Despite their strategic importance to the economy and the arduous nature of their jobs, workers in the steel and related industries can be on as little as £1 an hour. This stark fact forced the employers’ federation, SEIFSA, which represents 1,000 companies, to up their offer to 6% this year and inflation plus 0.5% in 2022 and 2023 – but only for the lowest-paid grades. NUMSA workers rejected this divide and rule tactic, though worryingly general secretary Irvin Jim has indicated that he would settle for 6% if applied to every worker.

Compromise or escalation?

The all-out indefinite strike is poised at a decisive moment. Talks with the SEIFSA are ongoing, but the smaller bosses’ federations have refused to budge from their original positions. Jim is clearly prepared to close on 6%, which even if it were extended to all grades would represent little more than a rotten compromise.

On the other hand, there is no sign of the strikers’ resolve weakening. Mass rallies and militant picket lines of red-shirted strikers continue to brave police bullets and intimidation.

The workers know that productivity increases mean the bosses can afford to pay more. As one striker put it, “The companies we are working in are upgrading their machinery. When will they upgrade our pay?” Most metalworkers are their families' main breadwinners, with one in three workers and over half the youth unemployed, they cannot afford to compromise.

Indeed, far from running out of steam, the strike is growing, as 16,000 members of the Metal and Electrical Workers Union (MEWUSA) joined picket lines in the second week.

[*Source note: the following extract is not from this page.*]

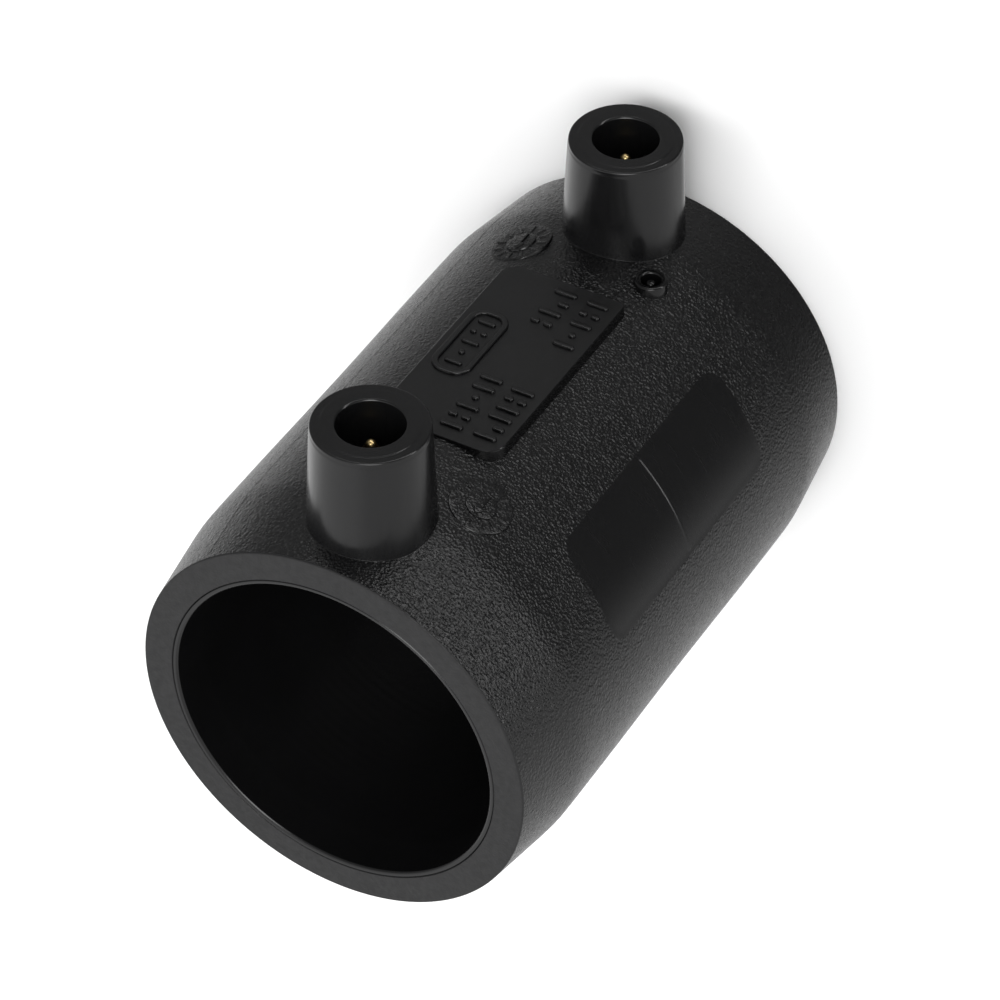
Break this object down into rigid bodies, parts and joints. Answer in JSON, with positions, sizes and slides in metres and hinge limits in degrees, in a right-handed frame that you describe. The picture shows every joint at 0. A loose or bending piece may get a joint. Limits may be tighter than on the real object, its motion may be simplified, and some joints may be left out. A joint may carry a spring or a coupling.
{
  "type": "electrofusion pipe coupler",
  "caption": "Straight electrofusion coupler for polyethylene pipe: a moulded sleeve with a wound heating coil in its bore and a shrouded contact pin near each end",
  "frame": {"origin": "on the bore axis, halfway along, where the two pipe ends meet", "axes": "+Z along the bore, +X the way both terminals stand, +Y completes a right-handed frame"},
  "size_m": [0.0817, 0.0662, 0.098],
  "materials": {
    "body_plastic": "black polyethylene, fine spark-eroded grain with smooth windows and satin terminals",
    "liner_plastic": "smooth black polyethylene with the windings showing as faint rings",
    "coil_wire": "drawn copper-nickel resistance wire",
    "contact_brass": "turned brass, lightly dulled"
  },
  "bodies": {
    "root": {"coupler_body": "body_plastic", "winding_liner": "liner_plastic", "heating_coil": "coil_wire", "lower_contact_pin": "contact_brass", "upper_contact_pin": "contact_brass"}
  },
  "joints": []
}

At the same time Zwelinzima Vavi, leader of the South African Federation of Trade Unions, SAFTU, issued a 14-day notice of a two-day general strike in solidarity with the engineers and steelworkers. SAFTU members should not wait the fortnight to start solidarity action but stage walkouts or bring their own claims forward to generalise the strikes.

It is also clear that COSATU, the main union federation and coalition member with the ANC in government, is not immune to pressure from below to stage strike action. On the day NUMSA started its strike, COSATU hurriedly called a two-day national stoppage, which was particularly effective in the wage-freeze hit public sector.

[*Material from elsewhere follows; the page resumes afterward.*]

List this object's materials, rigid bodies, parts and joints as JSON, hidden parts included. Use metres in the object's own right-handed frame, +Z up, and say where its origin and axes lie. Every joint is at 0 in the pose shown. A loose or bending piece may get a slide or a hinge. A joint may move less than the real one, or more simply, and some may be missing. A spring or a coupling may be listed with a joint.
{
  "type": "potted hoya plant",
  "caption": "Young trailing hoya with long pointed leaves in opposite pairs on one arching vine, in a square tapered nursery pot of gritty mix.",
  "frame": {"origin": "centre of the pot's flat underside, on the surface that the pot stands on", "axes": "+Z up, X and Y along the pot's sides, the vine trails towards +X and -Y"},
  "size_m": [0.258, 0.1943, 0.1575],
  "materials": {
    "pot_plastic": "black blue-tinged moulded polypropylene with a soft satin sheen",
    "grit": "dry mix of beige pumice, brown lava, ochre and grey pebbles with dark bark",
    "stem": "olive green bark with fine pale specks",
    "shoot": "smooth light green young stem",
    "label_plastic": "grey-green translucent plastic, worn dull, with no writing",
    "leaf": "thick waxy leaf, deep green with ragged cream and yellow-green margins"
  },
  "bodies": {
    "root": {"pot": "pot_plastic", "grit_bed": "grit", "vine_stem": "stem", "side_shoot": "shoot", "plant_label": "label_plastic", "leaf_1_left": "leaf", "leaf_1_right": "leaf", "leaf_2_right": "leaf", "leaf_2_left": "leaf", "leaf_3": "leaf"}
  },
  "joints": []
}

Townships activist Trevor Ngwane commented, “Giving workers short notice for stay-aways and strikes reflects poorly on” COSATU’s leadership. The rank and file must force their leaders to link up with SAFTU and NUMSA and maximise pressure on the ANC and the bosses.

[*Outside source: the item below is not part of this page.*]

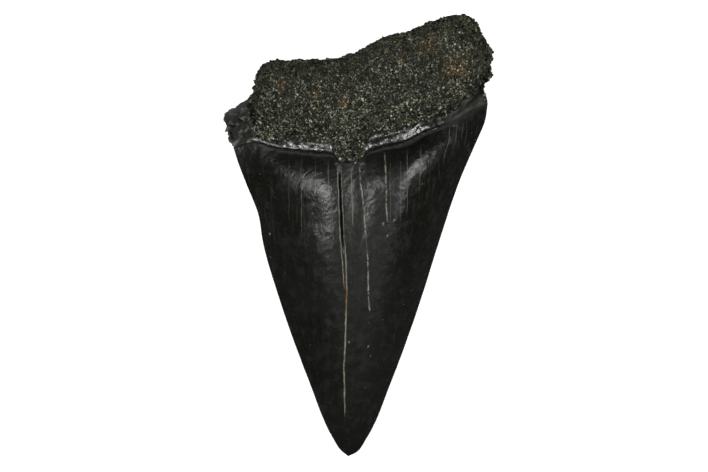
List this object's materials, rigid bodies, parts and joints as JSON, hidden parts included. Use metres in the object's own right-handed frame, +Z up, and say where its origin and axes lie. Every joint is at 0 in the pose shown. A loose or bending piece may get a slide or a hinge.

The South African working class has proved itself over the course of a decade of struggle to be one of the most militant in the world, its vanguard steeled in a number of epic struggles. However, it remains politically weak; COSATU is still tied to the popular front government of the neoliberal ANC; the Economic Freedom Fighters remain aloof from trade union struggles, unless called by themselves; and Vavi and Jim’s Socialist Revolutionary Workers Party was effectively stillborn.

What unites all these political trends is Stalinism, whose programme is limited to completing the "democratic stage", signalling a willingness to compromise with capital and blunting the anti-capitalist edge of all struggles. Sectarian division helps maintain these false leaders at the top of their organisations but wastes the power of the working class as a whole. A first step towards breaking this logjam would be to expand the NUMSA strike into an all-out attack on the capitalist system, which has failed to deliver freedom 27 years after the fall of apartheid.